— Begin Material provided —

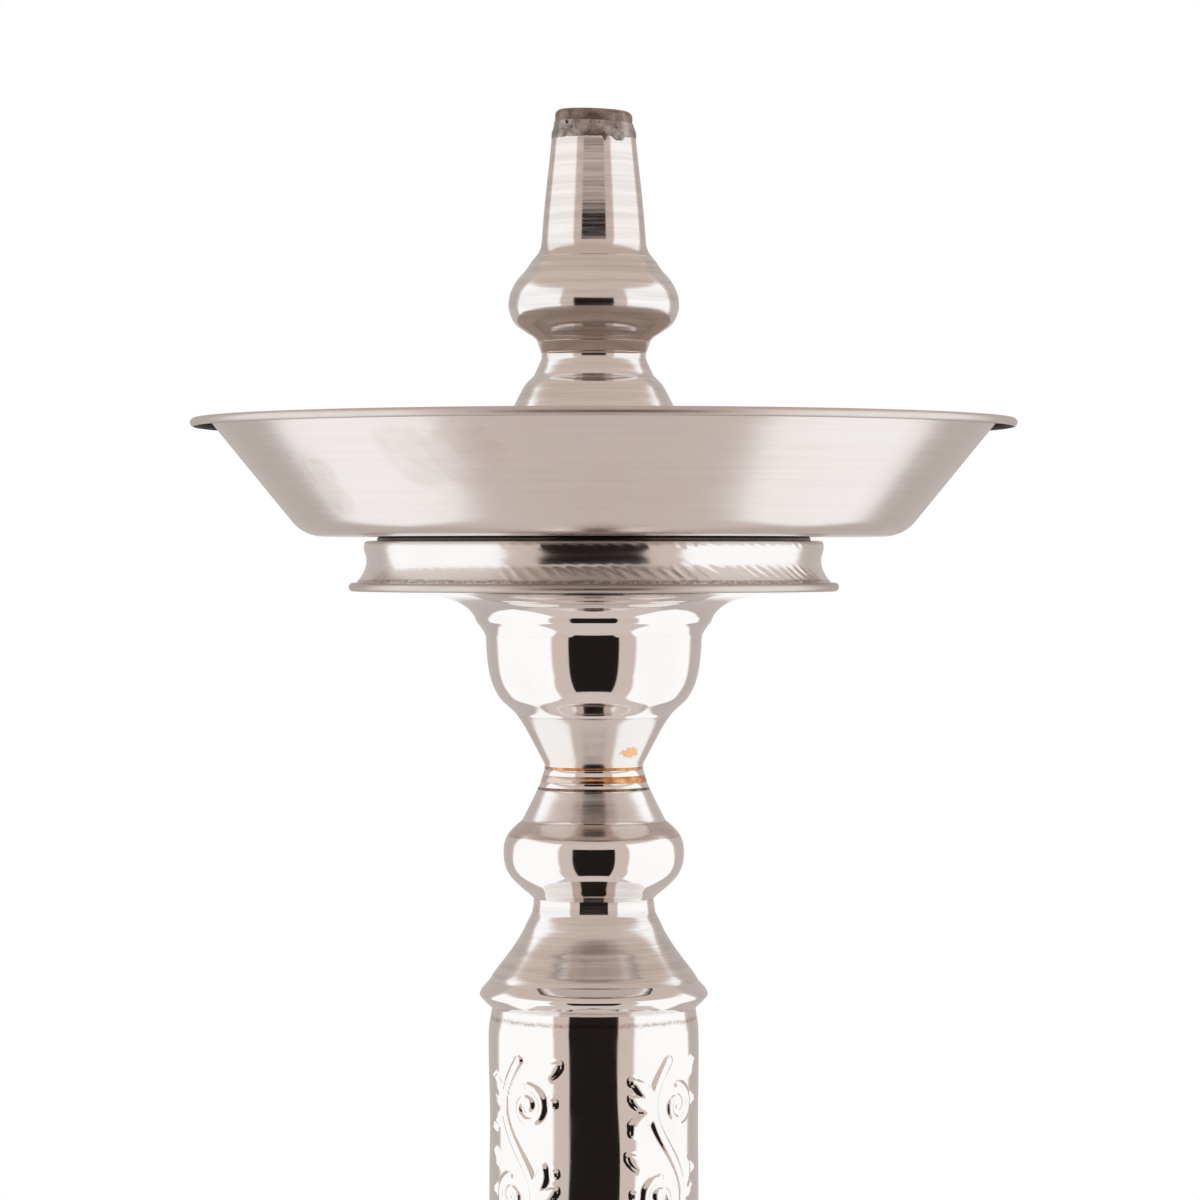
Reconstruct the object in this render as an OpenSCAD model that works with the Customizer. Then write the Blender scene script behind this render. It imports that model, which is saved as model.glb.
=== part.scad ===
// Water-pipe stem in nickel-plated brass, with its loose ash tray, in millimetres.
// The origin is on the stem's axis, at the plane where the rubber bung's flange rests on the
// vase. +Z is up, -Y is the front and the hose port points to +X.

/* [Metal] */
// Wall of the spun shells
wall = 0.8; // [0.6:0.1:1.1]
// Wall of the hose port and the vase plug
tube_wall = 1.2; // [0.9:0.1:1.6]

/* [Air pipe and downstem] */
// Outer radius of the air pipe
pipe_r = 9.8; // [8:0.1:11.8]
// Wall of the air pipe
pipe_wall = 1.5; // [1:0.1:2]
// Height of the pipe that stands out of the solder at the bowl end
pipe_tip_h = 2.5; // [1:0.1:4]
// Wall of the downstem
downstem_wall = 0.9; // [0.7:0.1:1.3]
// How far the downstem hangs below the vase plane
downstem_drop = 230; // [160:5:280]
// Length of the downstem's socket over the air pipe
socket_h = 18; // [12:1:22]

/* [Bowl port] */
// Height of the tapered port, foot to solder
port_h = 30.1; // [24:0.1:38]
// Radius of the port's flared foot
port_foot_r = 14.9; // [14:0.1:17]
// Radius of the port just above its foot
port_base_r = 13.3; // [12.9:0.1:13.6]
// Height of the solder ring
solder_h = 4.9; // [3:0.1:8]
// Gap between the pipe and the port's mouth
port_gap = 0.1; // [0.05:0.05:0.3]

/* [Upper bulb and neck] */
// Height of the bulb
bulb_h = 21.3; // [17:0.1:26]
// Largest radius of the bulb
bulb_r = 21.6; // [19:0.1:23]
// Radius where the bulb meets the neck band
bulb_foot_r = 14.3; // [13.9:0.1:16]
// Height of the neck band
band_h = 2.8; // [2:0.1:5]
// Radius where the band meets the neck skirt
neck_r = 13.25; // [12.9:0.05:13.8]
// Height of the neck skirt
neck_skirt_h = 46.6; // [38:0.1:56]
// Radius of the neck skirt at its foot
neck_foot_r = 23.5; // [22:0.1:28]

/* [Ash tray] */
// Outer radius of the tray's rim
tray_r = 104.5; // [87:0.1:126]
// Height of the tray
tray_h = 29.8; // [24:0.1:36]
// Lean of the tray's wall from upright, in degrees
tray_lean = 39.2; // [30:0.1:45]
// Radius of the bend between the tray's floor and wall
tray_bend_r = 10; // [5:0.5:13]
// Radius of the wired edge bead
bead_r = 1.1; // [0.9:0.1:1.6]
// Width of the rim from wall to edge
lip_w = 5.3; // [4:0.1:8]
// Play between the tray's hole and the widest thing it passes
tray_play = 3; // [2.7:0.1:5]
// How far the loose tray lies off the stem's axis
tray_shift = 2.5; // [0:0.1:2.5]

/* [Tray seat] */
// Outer radius of the seat's top edge
seat_r = 58.2; // [54:0.1:70]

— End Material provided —

◆ **Task objective**: Return nothing but the lines from the start of the listing above through the line containing "socket_h = 18; // [12:1:22]", exactly as given.

◆ **Result**:
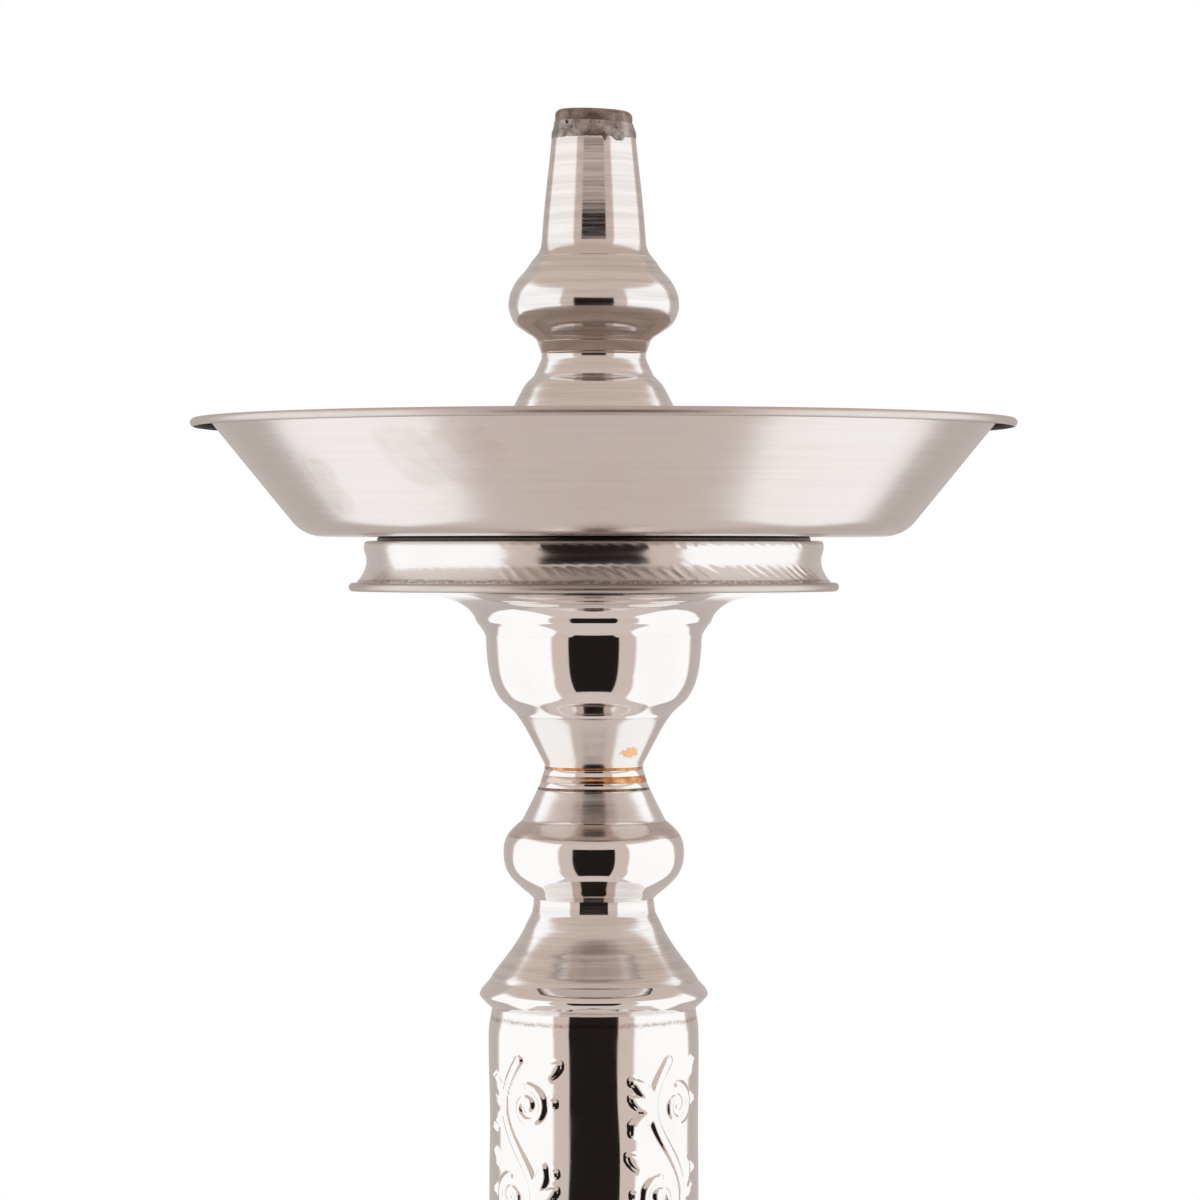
Reconstruct the object in this render as an OpenSCAD model that works with the Customizer. Then write the Blender scene script behind this render. It imports that model, which is saved as model.glb.
=== part.scad ===
// Water-pipe stem in nickel-plated brass, with its loose ash tray, in millimetres.
// The origin is on the stem's axis, at the plane where the rubber bung's flange rests on the
// vase. +Z is up, -Y is the front and the hose port points to +X.

/* [Metal] */
// Wall of the spun shells
wall = 0.8; // [0.6:0.1:1.1]
// Wall of the hose port and the vase plug
tube_wall = 1.2; // [0.9:0.1:1.6]

/* [Air pipe and downstem] */
// Outer radius of the air pipe
pipe_r = 9.8; // [8:0.1:11.8]
// Wall of the air pipe
pipe_wall = 1.5; // [1:0.1:2]
// Height of the pipe that stands out of the solder at the bowl end
pipe_tip_h = 2.5; // [1:0.1:4]
// Wall of the downstem
downstem_wall = 0.9; // [0.7:0.1:1.3]
// How far the downstem hangs below the vase plane
downstem_drop = 230; // [160:5:280]
// Length of the downstem's socket over the air pipe
socket_h = 18; // [12:1:22]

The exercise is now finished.